▶ _Task to carry out_
Return only the lines from the top of the material through the line marked by "const LINE_STEP = 2.2;", unaltered.

* BEGIN Data *

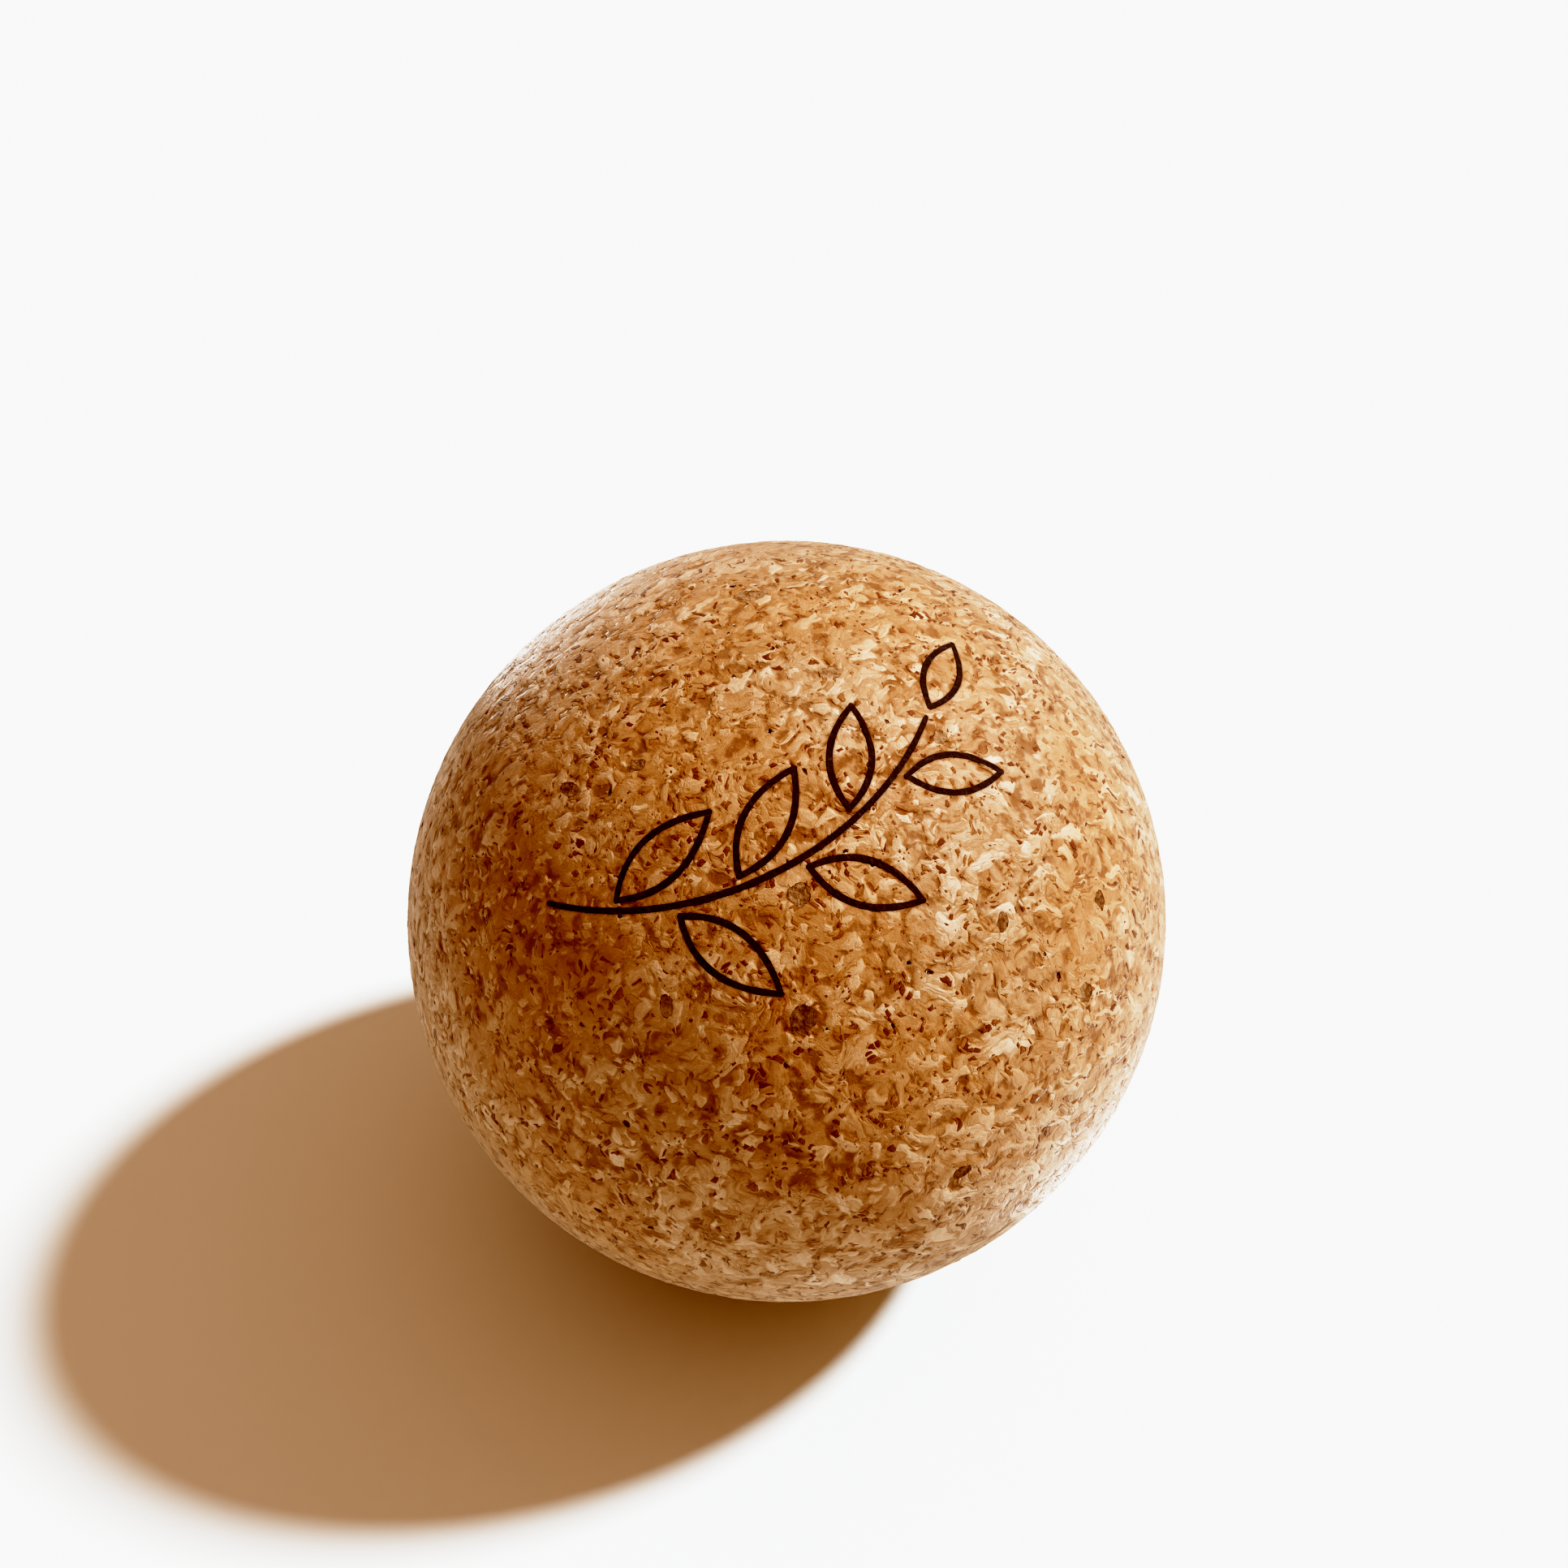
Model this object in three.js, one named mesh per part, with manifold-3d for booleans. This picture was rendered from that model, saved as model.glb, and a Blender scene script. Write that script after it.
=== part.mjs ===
// Cork massage ball: a ball of bonded cork granules, the larger bark granules that show in its
// skin, each in its own pocket, and a leaf-sprig mark of burned lines, each in its own groove.
// Millimetres and degrees, +Z up, the mark facing -Y. The origin is the point where the ball
// touches the surface that it stands on.

import * as THREE from "three";
import * as BufferGeometryUtils from "three/addons/utils/BufferGeometryUtils.js";
import Module from "manifold-3d";

const wasm = await Module();
wasm.setup();

// Ball
const BALL_DIAMETER = 65;
const BALL_RADIUS = BALL_DIAMETER / 2;
const BALL_DETAIL = 9; // an odd number puts a corner of the facets on each axis

// Seats: how far an inlaid piece ends under the skin, and the gap around it
const RECESS = 0.08;
const SEAT_GAP = 0.1;

// Mark: where its middle is, and the width of its lines
const MARK_AZIMUTH = -84;
const MARK_ELEVATION = 47;
const LINE_WIDTH = 0.44;
const LINE_SIDES = 6;
const LINE_STEP = 2.2;

// Mark, drawn flat around its middle as [across, up]: the stem's Bezier points
const STEM = [[-20, 0], [-9, -3.5], [3, 0.5], [9, 11.5]];
const LEAF_PAIRS = 3;
const FIRST_LEAF_AT = 0.14; // share of the stem
const LEAF_SPACING = 0.14; // share of the stem
const LEAF_LENGTH = 9;
const LEAF_SHRINK = 0.25; // each leaf is this much shorter than the one before
const LEAF_BULGE = 0.38; // sideways reach of an edge's control point, as a share of the length
const LEAF_BULGE_AT = 0.45; // place of that control point along the leaf
const LEAF_SPREAD = 45; // angle between a side leaf and the stem
const LEAF_GAP = 1.1; // from the stem's middle line to a leaf's foot

// Bark granules: [azimuth, elevation, length, width, turn], the turn from due east to the length
const GRANULES = [
  [175, 85, 2.5, 1.6, 95],
  [-88, 45, 1.7, 1.6, 0],
  [-48, 60, 1.2, 1.0, 30],
  [-138, 50, 1.8, 1.0, 20],
  [-88, 30, 2.2, 1.7, 60],
  [-70, 74, 1.8, 1.0, -10],
  [-55, 36, 1.4, 0.9, 70],
  [-107, 30, 1.6, 0.9, 100],
  [-108, -4, 1.4, 1.1, 40],
  [-67, 4, 1.5, 1.1, 15],
  [-35, 30, 1.5, 1.0, 80],
  [-44, 21, 1.6, 1.3, 110],
  [-127, 57, 1.4, 0.9, 45],
  [18, 22, 2.1, 1.4, 25],
  [62, 48, 1.6, 1.2, 130],
  [96, -12, 2.3, 1.5, 75],
  [137, 26, 1.8, 1.1, 10],
  [-168, 8, 1.6, 1.4, 55],
];
const GRANULE_DEPTH = 0.9;

const cork = new THREE.MeshStandardMaterial({ color: 0xc98f58, roughness: 0.85, metalness: 0 });
const bark = new THREE.MeshStandardMaterial({ color: 0x5b432c, roughness: 0.9, metalness: 0 });
const char = new THREE.MeshStandardMaterial({ color: 0x23100d, roughness: 0.8, metalness: 0 });

function toSolid(geometry) {
  const bare = geometry.clone();
  bare.deleteAttribute("normal");
  bare.deleteAttribute("uv");
  const merged = BufferGeometryUtils.mergeVertices(bare);
  const vertProperties = Float32Array.from(merged.attributes.position.array);
  const triVerts = Uint32Array.from(merged.index.array);
  return new wasm.Manifold(new wasm.Mesh({ numProp: 3, vertProperties, triVerts }));
}

function toMesh(name, solid, material) {
  const { vertProperties, triVerts } = solid.getMesh();
  const geometry = new THREE.BufferGeometry();
  geometry.setAttribute("position", new THREE.BufferAttribute(vertProperties, 3));
  geometry.setIndex(new THREE.BufferAttribute(triVerts, 1));
  geometry.computeVertexNormals();
  const mesh = new THREE.Mesh(geometry, material);
  mesh.name = name;
  return mesh;
}

// The directions away from the ball's middle, east and north at a place on its skin
function directionsAt(azimuth, elevation) {
  const turn = THREE.MathUtils.degToRad(azimuth);
  const rise = THREE.MathUtils.degToRad(elevation);
  const out = new THREE.Vector3(
    Math.cos(rise) * Math.cos(turn),
    Math.cos(rise) * Math.sin(turn),
    Math.sin(rise),
  );
  const east = new THREE.Vector3(-Math.sin(turn), Math.cos(turn), 0);
  const north = new THREE.Vector3().crossVectors(out, east);
  return { out, east, north };
}

// A flat curve of the mark, wrapped onto the ball with its distances from the middle kept
class WrappedCurve extends THREE.Curve {
  constructor(flat) {
    super();
    this.flat = flat;
    this.directions = directionsAt(MARK_AZIMUTH, MARK_ELEVATION);
  }

  getPoint(t, target = new THREE.Vector3()) {
    const { out, east, north } = this.directions;
    const place = this.flat.getPoint(t);
    const reach = place.length();
    const angle = reach / BALL_RADIUS;
    const sideways = Math.sin(angle) / reach;
    return target
      .copy(out)
      .multiplyScalar(Math.cos(angle))
      .addScaledVector(east, place.x * sideways)
      .addScaledVector(north, place.y * sideways)
      .multiplyScalar(BALL_RADIUS - RECESS);
  }
}

function circle(radius, sides) {
  const shape = new THREE.Shape();
  for (let i = 0; i < sides; i += 1) {
    const angle = (2 * Math.PI * i) / sides;
    const [x, y] = [radius * Math.cos(angle), radius * Math.sin(angle)];
    if (i === 0) shape.moveTo(x, y);
    else shape.lineTo(x, y);
  }
  shape.closePath();
  return shape;
}

function roundEnd(place, radius) {
  const end = new THREE.IcosahedronGeometry(radius, 1);
  end.translate(place.x, place.y, place.z);
  return toSolid(end);
}

// One round-ended bar along each flat curve, all joined
function bars(flatCurves, radius) {
  let solid = null;
  for (const flat of flatCurves) {
    const path = new WrappedCurve(flat);
    const steps = Math.ceil(flat.getLength() / LINE_STEP);
    const tube = new THREE.ExtrudeGeometry(circle(radius, LINE_SIDES), {
      steps,
      extrudePath: path,
      bevelEnabled: false,
    });
    const bar = toSolid(tube)
      .add(roundEnd(path.getPoint(0), radius))
      .add(roundEnd(path.getPoint(1), radius));
    solid = solid ? solid.add(bar) : bar;
  }
  return solid;
}

function stemCurve() {
  const points = STEM.map(([across, up]) => new THREE.Vector2(across, up));
  return new THREE.CubicBezierCurve(...points);
}

// A leaf's two edges, from its foot to its tip
function leafCurves(stem, at, turn, length) {
  const direction = stem.getTangent(at).rotateAround(new THREE.Vector2(), turn);
  const sideways = new THREE.Vector2(-direction.y, direction.x);
  const foot = stem.getPoint(at).addScaledVector(direction, LEAF_GAP);
  const tip = foot.clone().addScaledVector(direction, length);
  return [-1, 1].map((side) => {
    const bulge = foot
      .clone()
      .addScaledVector(direction, LEAF_BULGE_AT * length)
      .addScaledVector(sideways, side * LEAF_BULGE * length);
    return new THREE.QuadraticBezierCurve(foot, bulge, tip);
  });
}

// The mark's strokes: the stem, leaves on alternate sides of it, and a leaf at its end
function strokes() {
  const stem = stemCurve();
  const found = [{ name: "mark_stem", curves: [stem] }];
  const spread = THREE.MathUtils.degToRad(LEAF_SPREAD);
  const sideLeaves = 2 * LEAF_PAIRS;
  for (let i = 0; i <= sideLeaves; i += 1) {
    const last = i === sideLeaves;
    const at = last ? 1 : FIRST_LEAF_AT + i * LEAF_SPACING;
    const side = i % 2 === 0 ? 1 : -1;
    const turn = last ? 0 : side * spread;
    const length = LEAF_LENGTH - i * LEAF_SHRINK;
    found.push({ name: `mark_leaf_${i + 1}`, curves: leafCurves(stem, at, turn, length) });
  }
  return found;
}

// A flattened lump let into the skin, with a gap added all round where it stands for the pocket
function lump([azimuth, elevation, length, width, turn], gap) {
  const { out, east, north } = directionsAt(azimuth, elevation);
  const angle = THREE.MathUtils.degToRad(turn);
  const along = east.multiplyScalar(Math.cos(angle)).addScaledVector(north, Math.sin(angle));
  const across = new THREE.Vector3().crossVectors(out, along);
  const place = new THREE.Matrix4()
    .makeBasis(along, across, out)
    .setPosition(out.clone().multiplyScalar(BALL_RADIUS - RECESS));
  const lumpGeometry = new THREE.IcosahedronGeometry(1, 1);
  lumpGeometry.scale(length / 2 + gap, width / 2 + gap, GRANULE_DEPTH + gap);
  return toSolid(lumpGeometry.applyMatrix4(place));
}

function buildBall() {
  const ball = new THREE.Group();
  let body = toSolid(new THREE.IcosahedronGeometry(BALL_RADIUS, BALL_DETAIL));
  const underSkin = toSolid(new THREE.IcosahedronGeometry(BALL_RADIUS - RECESS, BALL_DETAIL));

  for (const { name, curves } of strokes()) {
    ball.add(toMesh(name, bars(curves, LINE_WIDTH / 2).intersect(underSkin), char));
    body = body.subtract(bars(curves, LINE_WIDTH / 2 + SEAT_GAP));
  }
  GRANULES.forEach((granule, i) => {
    const name = `bark_granule_${String(i + 1).padStart(2, "0")}`;
    ball.add(toMesh(name, lump(granule, 0).intersect(underSkin), bark));
    body = body.subtract(lump(granule, SEAT_GAP));
  });
  ball.add(toMesh("cork_ball", body, cork));
  ball.position.z = BALL_RADIUS;
  return ball;
}

export default buildBall();
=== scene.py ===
"""Looks of the cork massage ball, in Blender 4.5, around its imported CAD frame.

The ball's skin is a fine mesh with real pits, pockets and grooves. One recipe of nodes, in
cork_pattern(), gives the cork's chips: geometry nodes read it to shape the skin, and the cork
material reads it to colour the same chips. Sizes are in millimetres, and MM turns them into
Blender's metres.
"""

import math

import bmesh
import bpy
import numpy as np
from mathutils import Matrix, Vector, noise
from mathutils.kdtree import KDTree


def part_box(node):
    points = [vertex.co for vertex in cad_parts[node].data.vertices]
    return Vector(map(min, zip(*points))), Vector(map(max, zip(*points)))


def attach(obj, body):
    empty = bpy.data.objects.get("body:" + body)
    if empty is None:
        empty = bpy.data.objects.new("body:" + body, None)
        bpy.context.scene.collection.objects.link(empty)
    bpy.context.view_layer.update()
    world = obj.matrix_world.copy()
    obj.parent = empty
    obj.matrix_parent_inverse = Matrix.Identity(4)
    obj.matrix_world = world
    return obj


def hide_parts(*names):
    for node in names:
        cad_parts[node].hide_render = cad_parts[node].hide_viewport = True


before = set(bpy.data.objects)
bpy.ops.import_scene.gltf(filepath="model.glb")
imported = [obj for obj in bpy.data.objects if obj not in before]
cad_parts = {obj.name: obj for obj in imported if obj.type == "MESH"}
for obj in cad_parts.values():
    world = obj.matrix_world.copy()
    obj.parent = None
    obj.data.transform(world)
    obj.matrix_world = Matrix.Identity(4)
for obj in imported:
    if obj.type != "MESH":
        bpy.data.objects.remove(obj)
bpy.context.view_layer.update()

MM = 0.001

# The ball, from the frame
LOW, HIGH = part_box("cork_ball")
CENTRE = (LOW + HIGH) / 2
RADIUS_MM = (HIGH.z - LOW.z) / 2 / MM
GRANULE_NODES = sorted(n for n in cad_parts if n.startswith("bark_granule_"))

# Mark, as the CAD draws it: Bezier points on the flat around its middle, in millimetres
MARK_AZIMUTH = -84
MARK_ELEVATION = 47
STEM = ((-20, 0), (-9, -3.5), (3, 0.5), (9, 11.5))
SIDE_LEAVES = 6
FIRST_LEAF_AT = 0.14
LEAF_SPACING = 0.14
LEAF_LENGTH = 9
LEAF_SHRINK = 0.25
LEAF_BULGE = 0.38
LEAF_BULGE_AT = 0.45
LEAF_SPREAD = math.radians(45)
LEAF_GAP = 1.1
LINE_RADIUS = 0.22
LINE_STEP = 0.25
BAR_SIDES = 16
CAP_ANGLES = (75, 50, 25)  # rings of a bar's round end, in degrees from its side
TIP_SHARE = 0.75  # a bar's thickness towards its ends, as a share of its middle's
WAVER = 0.12  # how much that thickness wavers, as a share

# Seats: the gap around an inlaid piece, and how far its top lies under the skin
SEAT_GAP = 0.03
RECESS = 0.02
TOP_WAVER = 0.02  # how much a top rises and falls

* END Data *

▶ _Full solution_
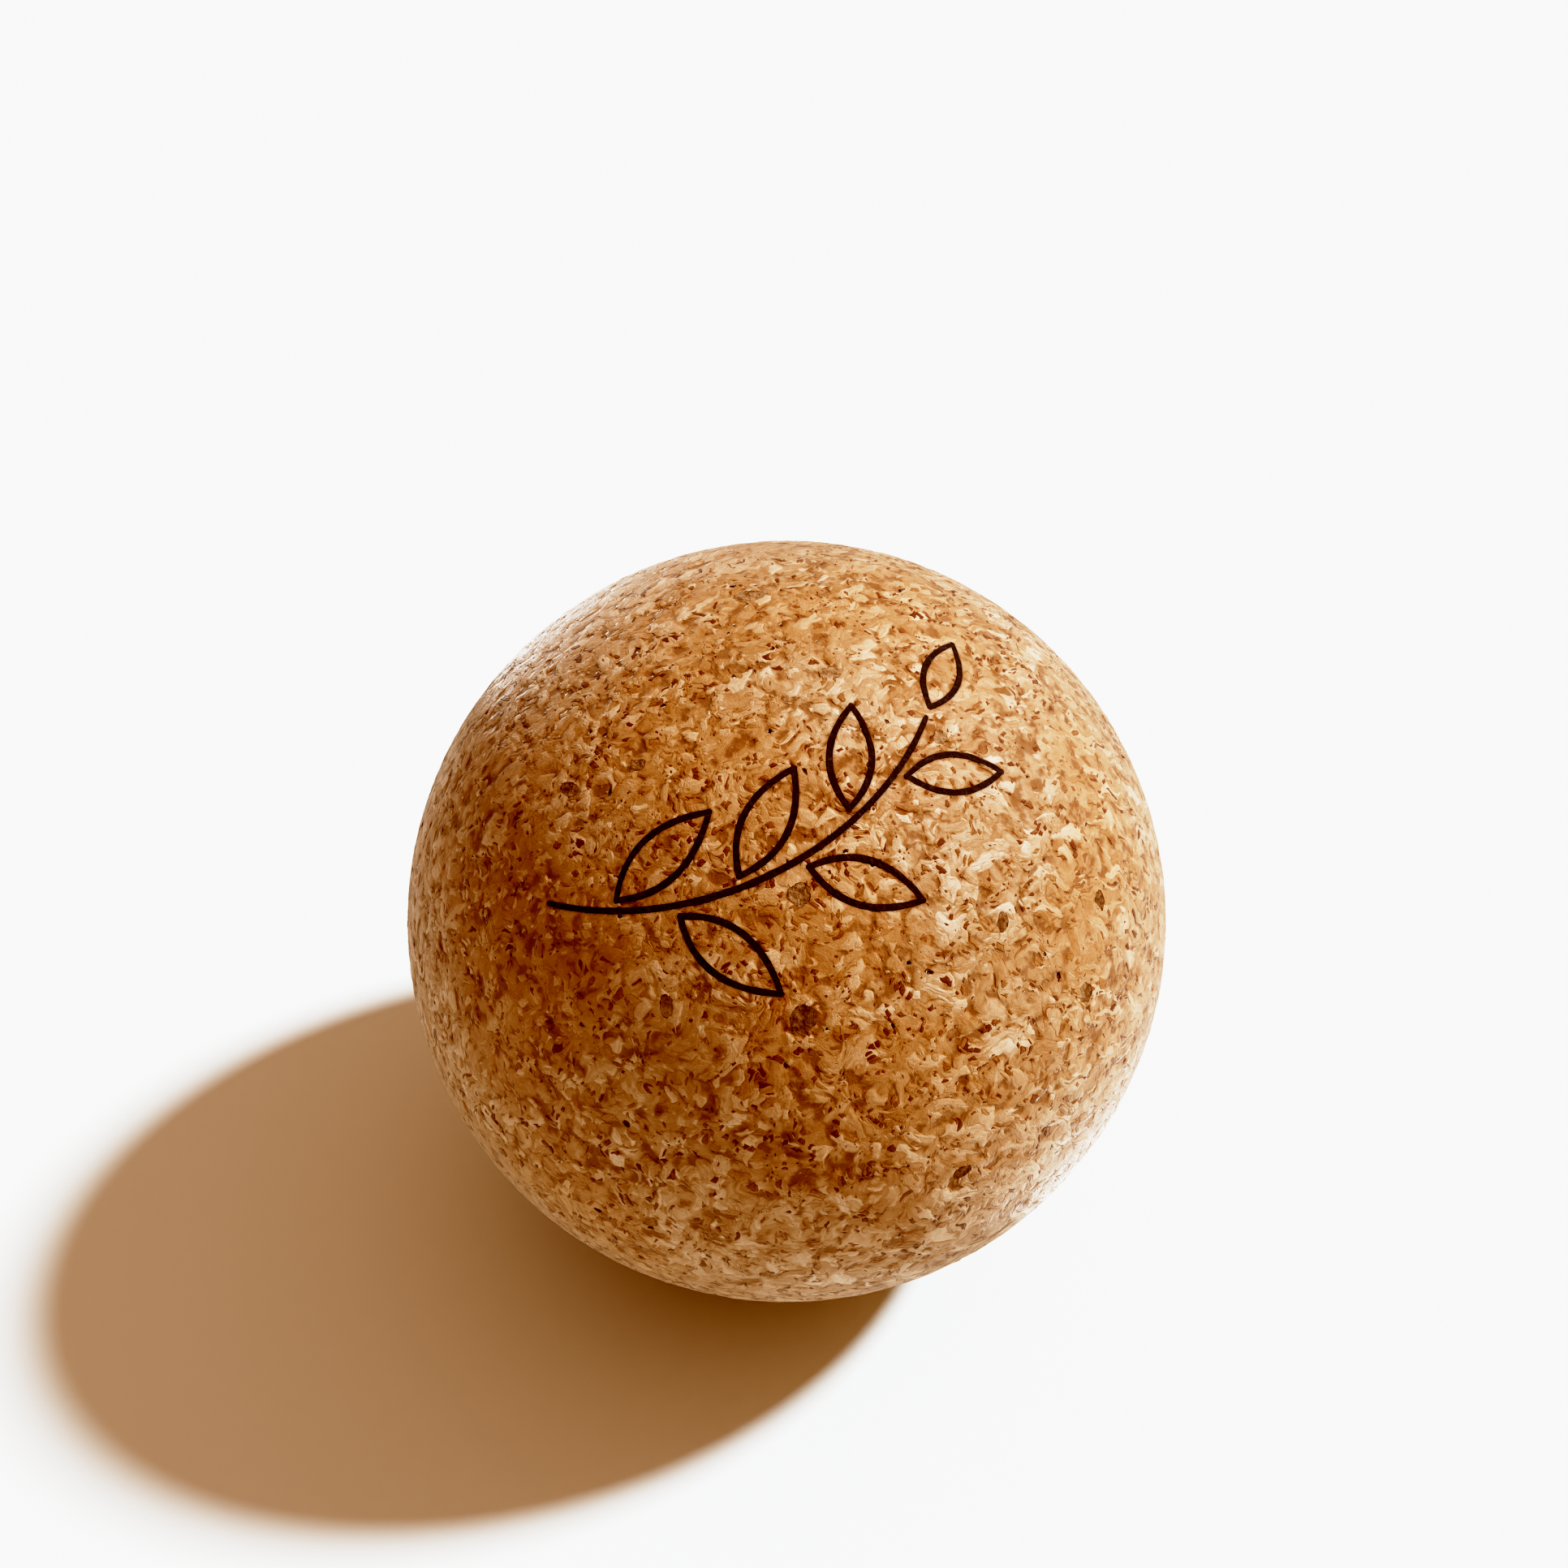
Model this object in three.js, one named mesh per part, with manifold-3d for booleans. This picture was rendered from that model, saved as model.glb, and a Blender scene script. Write that script after it.
=== part.mjs ===
// Cork massage ball: a ball of bonded cork granules, the larger bark granules that show in its
// skin, each in its own pocket, and a leaf-sprig mark of burned lines, each in its own groove.
// Millimetres and degrees, +Z up, the mark facing -Y. The origin is the point where the ball
// touches the surface that it stands on.

import * as THREE from "three";
import * as BufferGeometryUtils from "three/addons/utils/BufferGeometryUtils.js";
import Module from "manifold-3d";

const wasm = await Module();
wasm.setup();

// Ball
const BALL_DIAMETER = 65;
const BALL_RADIUS = BALL_DIAMETER / 2;
const BALL_DETAIL = 9; // an odd number puts a corner of the facets on each axis

// Seats: how far an inlaid piece ends under the skin, and the gap around it
const RECESS = 0.08;
const SEAT_GAP = 0.1;

// Mark: where its middle is, and the width of its lines
const MARK_AZIMUTH = -84;
const MARK_ELEVATION = 47;
const LINE_WIDTH = 0.44;
const LINE_SIDES = 6;
const LINE_STEP = 2.2;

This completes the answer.